They’re still wrong about Al Qaqaa

In case it wasn’t already abundantly clear that the White House was dead wrong about the story, the LA Times had an excellent piece today with more first-hand accounts of the debacle at Al Qaqaa. This controversy became significant before the election, but it didn’t stop being relevant on Tuesday.

In the weeks after the fall of Baghdad, Iraqi looters loaded powerful explosives into pickup trucks and drove the material away from the Al Qaqaa ammunition site, according to a group of U.S. Army reservists and National Guardsmen who said they witnessed the looting.

The soldiers said about a dozen U.S. troops guarding the sprawling facility could not prevent the theft because they were outnumbered by looters. Soldiers with one unit — the 317th Support Center based in Wiesbaden, Germany — said they sent a message to commanders in Baghdad requesting help to secure the site but received no reply.
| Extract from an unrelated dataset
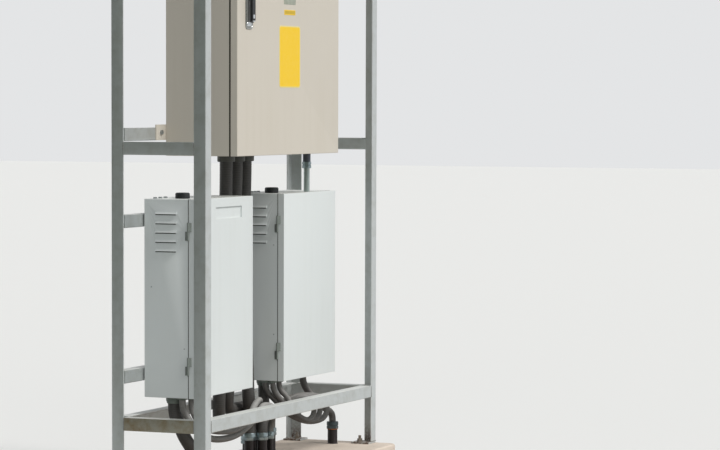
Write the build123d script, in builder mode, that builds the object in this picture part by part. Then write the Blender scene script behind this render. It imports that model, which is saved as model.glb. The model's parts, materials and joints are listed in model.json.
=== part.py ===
from build123d import *
import os
from math import tan, radians, pi

# Outdoor electrical cabinet stand: a welded frame of steel angle on a concrete plinth.
# It carries a wide control cabinet above and two louvred boxes below.
# Millimetres. Origin at the centre of the plinth's underside, +Z up, the doors face -Y.

# Plinth
plinth_height = 150.0
plinth_side_margin = 12.0
plinth_front_margin = 100.0
plinth_rear_margin = 20.0
plinth_corner = 45.0
plinth_edge = 8.0

# Angle frame
frame_width = 1700.0
frame_depth = 400.0
frame_height = 2520.0
leg = 50.0
leg_wall = 5.0
leg_root = 5.0
foot_size = 80.0
foot_wall = 8.0
anchor_inset = 52.0
anchor_radius = 6.0
anchor_depth = 80.0
anchor_reach = 26.0
anchor_clearance = 1.0
nut_flats = 19.0
nut_height = 10.0
washer_radius = 13.0
washer_wall = 2.5
ring_top = 250.0
middle_top = 1313.0
low_rail_rise = 114.0
mid_rail_drop = 59.0
upper_rail_rise = 111.0
cross_setback = 345.0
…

The witnesses’ accounts of the looting, the first provided by U.S. soldiers, support claims that the American military failed to safeguard the munitions. Last month, the International Atomic Energy Agency — the U.N. nuclear watchdog — and the interim Iraqi government reported that about 380 tons of high-grade explosives had been taken from the Al Qaqaa facility after the fall of Baghdad on April 9, 2003. The explosives are powerful enough to detonate a nuclear weapon.

Devastating. The administration was given warnings about the facility, which were ignored. The administration was told there weren’t enough troops, but that was ignored too. And now terrorists have several hundred tons of deadly explosives. Every defense the administration has offered to justify the mistake has been proven false.

“On our last day there, there were at least 100 vehicles waiting at the site for us to leave” so looters could come in and take munitions.

“It was complete chaos. It was looting like L.A. during the Rodney King riots,” another officer said.

He and other soldiers who spoke to The Times asked not to be named, saying they feared retaliation from the Pentagon.

Seems like a safe choice. The Bush gang has already proven they like to blame the troops for the president’s mistakes, so no one should be surprised that they fear administration reprisals.